Today’s inventory lesson started off with:
“If we don’t take our inventory, sooner or later someone will take it for us.”
For me, that’s not just a premise, that’s a fact. For many years I moved through life thinking and doing as I saw fit. Every so often, I’d get blindsided by trouble. Trouble that pointed out flaws in my character. Places where I ran over people and made them feel bad with my behavior. “I never meant to” was always my answer. And I really didn’t. I never set out to hurt anyone or gain anything at another’s expense, but that didn’t mean it didn’t happen.
I learned that when someone “slaps me upside the head” saying, “Hey, look what you’re doing!”, not meaning to do it isn’t an excuse. It doesn’t absolve me. I need to stop and pay attention. It’s a wake up call. Changes in myself and/or my life need to be made. Of course, I apologize, but apologies without going off and doing some real work on myself to correct the behavior, would be insincere.
Sometimes the changes I have to make are painful and embarrassing to admit. I am tempted to make more excuses to hide behind, so I don’t have to face what’s ugly in me and cut it out of there. Admitting and cutting out ugliness that I never knew I possessed, is one of the hardest things life asks of me.

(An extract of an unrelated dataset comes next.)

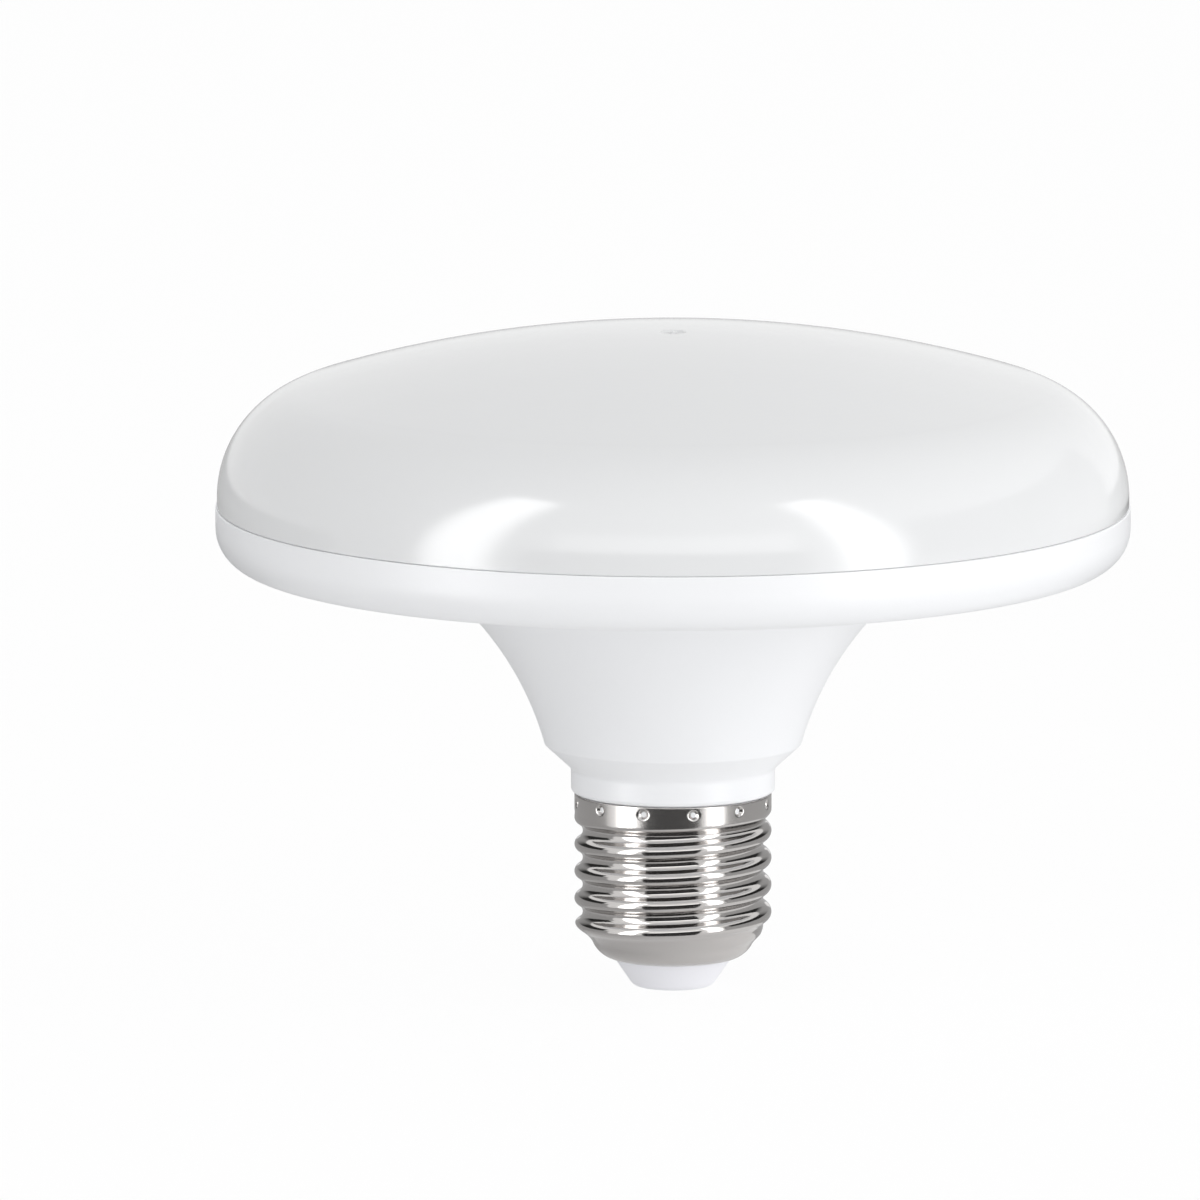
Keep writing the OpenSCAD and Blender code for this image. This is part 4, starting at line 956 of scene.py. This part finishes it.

God is always behind these situations. He sometimes uses people to smack me upside the head and make me realize I am not acting in ways consistent with what He would have me act like. I have one dear, dear, friend that I can always count on to be honest with me, grab me by the shirt collar and say, “Hey! That’s not nice!” It usually blindsides me, but there’s always something that really does need my attention. Everyone should have a friend like her, not only honest, but caring, too. I appreciate the people in my life, such as my husband and my friend, who do not let me go on unknowingly behaving in a manner that is just not right.
It’s like them not letting you leave the house with one earring or a curler in the back of your hair. Strangers, and some friends, won’t tell you. They just whisper about you. I value the people in my life who will not let me display my emotional curlers in public. This is called trusting another with your raw innards. They see all the good in you on your good days, but they call you out on the things you do that are just not right, and you can love them for doing that. Why? Because you really know, I mean really know, deep down, they mean you no harm. You are safe with them.
To take inventory of all my “bad stuff” and find the people who love me and appreciate me in spite of it, for all the good I do possess, is the real treasure of inventory.
And so, as another day goes by, to be able to bring your flaws to the table and be given the chance to learn and grow from them, is, perhaps, the best part of any true, real, relationship, and ….I have written.